NavList:
A Community Devoted to the Preservation and Practice of Celestial Navigation and Other Methods of Traditional Wayfinding
Re: Kelvin Hughes sounding sextant !
From: Paul Hirose
Date: 2020 Mar 13, 14:36 -0700
From: Paul Hirose
Date: 2020 Mar 13, 14:36 -0700
On 2020-03-09 9:02, Frank Atkins wrote: > I have just picked up a Kelvin Hughes sounding sextant. Ex Royal Australian navy. Last active check was in 1981. It has no shades just the two mirrors as made. This sounds like a sextant for hydrographic survey fixes via the measurement of angles between points on shore. The procedure is described in Bowditch and also in "Hydrographic Manual," Special Publication No. 143 of the US Coast & Geodetic Survey. The 1928 edition may be downloaded here: https://library.noaa.gov/Collections/Digital-Collections/USCGS-Special-Pubs (A 1942 edition is listed too, but it's only one chapter of the publication.) "Position determination by sextant angles taken on board the sounding vessel is the most satisfactory and most commonly used method for coastal work.
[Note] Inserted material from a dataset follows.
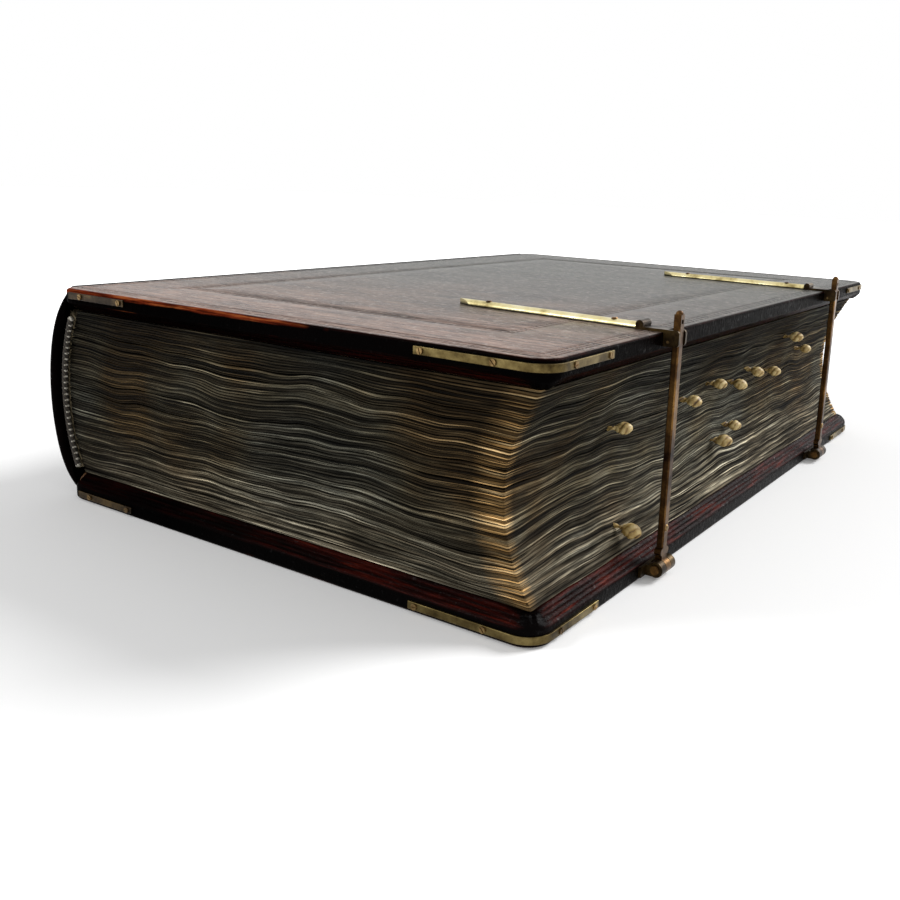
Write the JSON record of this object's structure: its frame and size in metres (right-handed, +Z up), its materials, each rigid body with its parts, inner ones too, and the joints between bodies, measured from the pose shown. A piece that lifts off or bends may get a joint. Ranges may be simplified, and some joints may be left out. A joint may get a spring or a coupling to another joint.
{
  "type": "antique leather book",
  "caption": "Large closed folio in tooled brown leather over bevelled wooden boards, with brass edge strips, long hinged clasps and knotted leaf markers.",
  "frame": {"origin": "centre of the lower cover's underside", "axes": "+X from the spine to the fore-edge, +Y along the spine from the near end to the far end, +Z up through the closed book"},
  "size_m": [0.2841, 0.4078, 0.1088],
  "materials": {
    "oak_board": "planed oak",
    "cover_leather": "worn brown calf, tooled",
    "pastedown_paper": "aged laid paper",
    "strip_brass": "tarnished",
    "nail_brass": "tarnished",
    "leaf_paper": "cockled, darkened leaf edges",
    "hemp_cord": "twisted hemp",
    "lining_linen": "glued linen",
    "spine_leather": "near black, polished by handling",
    "endband_thread": "wound thread",
    "marker_parchment": "knotted parchment",
    "clasp_brass": "dark, worn bright on edges",
    "strap_brass": "polished"
  },
  "bodies": {
    "lower_cover": {"lower_cover_board": "oak_board", "lower_cover_leather": "cover_leather", "lower_cover_pastedown": "pastedown_paper", "lower_cover_near_corner_strip": "strip_brass", "lower_cover_far_corner_strip": "strip_brass", "lower_cover_near_spine_strip": "strip_brass", "lower_cover_far_spine_strip": "strip_brass", "lower_cover_strip_nails": "nail_brass", "near_clasp_hinge": "clasp_brass", "near_clasp_hinge_pin": "nail_brass", "far_clasp_hinge": "clasp_brass", "far_clasp_hinge_pin": "nail_brass"},
    "leaves": {"text_block": "leaf_paper", "sewing_cords": "hemp_cord", "spine_lining": "lining_linen", "spine_leather": "spine_leather", "near_endband": "endband_thread", "far_endband": "endband_thread", "leaf_markers": "marker_parchment"},
    "upper_cover": {"upper_cover_board": "oak_board", "upper_cover_leather": "cover_leather", "upper_cover_pastedown": "pastedown_paper", "upper_cover_near_corner_strip": "strip_brass", "upper_cover_far_corner_strip": "strip_brass", "upper_cover_near_spine_strip": "strip_brass", "upper_cover_far_spine_strip": "strip_brass", "upper_cover_strip_nails": "nail_brass", "near_clasp_catch": "clasp_brass", "near_clasp_catch_pin": "nail_brass", "near_clasp_strap": "strap_brass", "near_clasp_strap_pins": "nail_brass", "far_clasp_catch": "clasp_brass", "far_clasp_catch_pin": "nail_brass", "far_clasp_strap": "strap_brass", "far_clasp_strap_pins": "nail_brass"},
    "near_clasp": {"near_clasp_arm": "clasp_brass", "near_clasp_rivet": "nail_brass"},
    "far_clasp": {"far_clasp_arm": "clasp_brass", "far_clasp_rivet": "nail_brass"}
  },
  "joints": [
    {"name": "lower_cover_joint", "type": "hinge", "parent": "lower_cover", "child": "leaves", "pos_m": [-0.13, 0, 0], "axis": [0, -1, 0], "range_deg": [0, 90]},
    {"name": "upper_cover_joint", "type": "hinge", "parent": "leaves", "child": "upper_cover", "pos_m": [-0.13, 0, 0.1], "axis": [0, -1, 0], "range_deg": [0, 175]},
    {"name": "near_clasp_hinge_joint", "type": "hinge", "parent": "lower_cover", "child": "near_clasp", "pos_m": [0.1352, -0.1125, 0.0046], "axis": [0, 1, 0], "range_deg": [0, 90]},
    {"name": "far_clasp_hinge_joint", "type": "hinge", "parent": "lower_cover", "child": "far_clasp", "pos_m": [0.1352, 0.1125, 0.0046], "axis": [0, 1, 0], "range_deg": [0, 90]}
  ]
}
Two observers observe angles simultaneously, one between a right-hand object and a center object and the other between the center object and a left-hand object. The position of the vessel is then plotted by using a three-arm protractor to effect a graphic solution of the three-point problem. "Hydrographic sextants resemble those used for navigation but are of lighter construction and are read only to minutes. They can be used to measure angles up to about 140°. The telescope generally has a bell-shaped tube, so as to include as large a field as possible." Also of interest in that book is the special procedure for obtaining celestial fixes of the highest accuracy.